Paweł Patyra: W środę przegraliście z Koroną Kielce 1:2...
Veljko Nikitović: Nie było aż tak źle z naszej strony. W pewnych momentach mieliśmy przewagę, stworzyliśmy trochę niezłych sytuacji. Zostało nam jeszcze 10 dni i myślę, że będą one troszeczkę lżejsze, bo na obozie ciężko pracowaliśmy.
Ciągle nie wygraliście meczu sparingowego. Nie jest to chyba korzystne?

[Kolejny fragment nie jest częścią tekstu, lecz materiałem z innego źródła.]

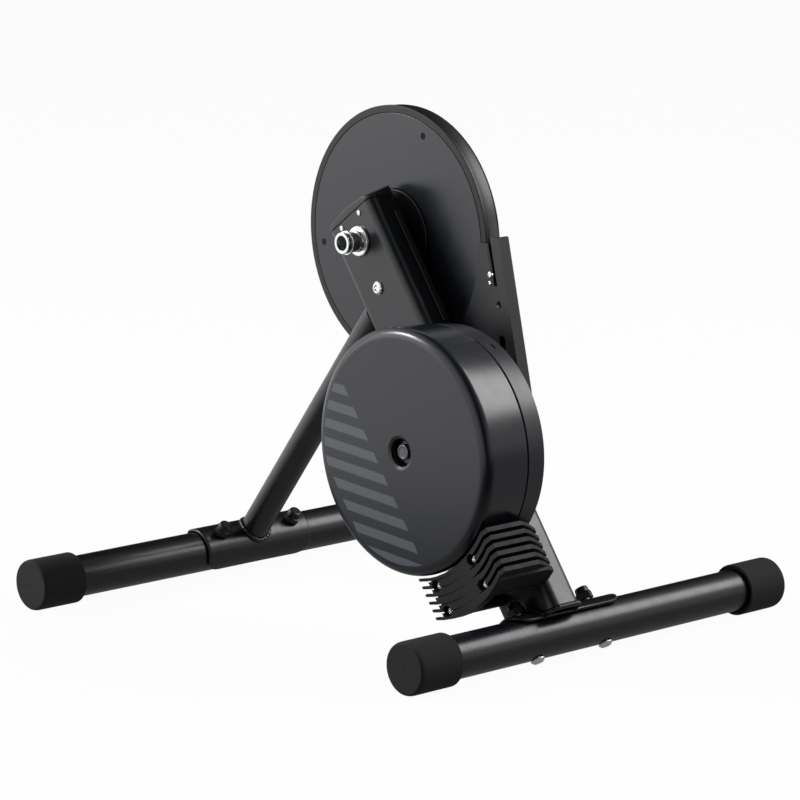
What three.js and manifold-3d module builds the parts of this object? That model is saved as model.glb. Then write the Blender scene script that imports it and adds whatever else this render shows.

- Nie wygraliśmy żadnego sparingu i jest to coś, co na pewno nas niepokoi, ale zobaczymy, jak to będzie wyglądało w lidze. Mecz mistrzowski a sparingowy to wielka różnica. Jak już ktoś kiedyś powiedział - możemy nie wygrywać w sparingach, bylebyśmy wygrywali w lidze. Pamiętam, że w zimie mieliśmy bardzo dobre wyniki sparingów, a jak przyszło co do czego, to nie było już tak łatwo.
Często próbujecie grać szybko, z pierwszej piłki. Gra Górnika momentami wygląda naprawdę efektownie.
- Przy trenerze Stawowym nie będziemy drużyną, która będzie grała byle do przodu i liczyła, że coś z tego wyjdzie. Będziemy starali się konstruować jakieś ładne akcje. Przyjęliśmy taki styl i będziemy to kontynuować. Chociaż w tej lidze może to nie wystarczyć, bo niektóre drużyny grają tak "na dzikusa".
Jakie są twoje wrażenia po zgrupowaniu w Austrii?
- Dużo treningów było przeprowadzonych przez pana profesora Chmurę, dosyć mocno popracowaliśmy nad motoryką i dynamiką. Myślę, że po powrocie więcej zajmiemy się taktyką i treningiem czysto piłkarskim, bo tam dużo było biegania. Miejmy nadzieję, że będzie pozytywny skutek tego zgrupowania, a to okaże się w lidze.
W Górniku pojawili się nowi piłkarze. Jak, jako kapitan, ich oceniasz?
- O braciach Bronowickich to nie ma potrzeby zbyt dużo gadać. Wiadomo, jacy to są zawodnicy. Z Koroną Bartek Niedziela pokazał, że może być z niego pożytek. Na razie są trzy wzmocnienia, a co będzie dalej, to zobaczymy jak ustosunkuje się do tego pani prezes. Wiem, że trener Stawowy powiedział, iż chciałby jeszcze dwóch zawodników.
Bliski podpisania kontraktu jest też Tomasz Mazurkiewicz...
- To jest zawodnik dobrze znany trenerowi Stawowemu i on na pewno wie na co go stać. Myślę, że nie jest to branie tego zawodnika w ciemno, bo trener wie, czego potrzebuje ta drużyna i w osobie Mazurkiewicza może to mieć.
W pierwszej kolejce macie zagrać z Widzewem. O ile do tego czasu coś się nie zmieni (śmiech).
- Nigdy nie wiadomo w polskiej piłce (śmiech). Wiele razy było już tak, że mieliśmy grać, a nie graliśmy. Kiedyś nas zawieszali i też nie pozwalali grać. Poczekajmy, dopóki ta kolejka nie dojdzie do skutku. Jak już rozegramy mecz, to wtedy będziemy mogli porozmawiać.
Wszystko wskazuje na to, że w najbliższym sezonie znowu zagracie z Motorem Lublin. Cieszy cię to?
- Byłoby fajnie, bo jest to wydarzenie dla Lubelszczyzny. Fajnie byłoby znowu zapełnić stadion, jak to było w zeszłym sezonie. Ja chciałbym, żeby Motor grał w naszej lidze. Poza tym, to dużo bliżej niż Jastrzębie (śmiech).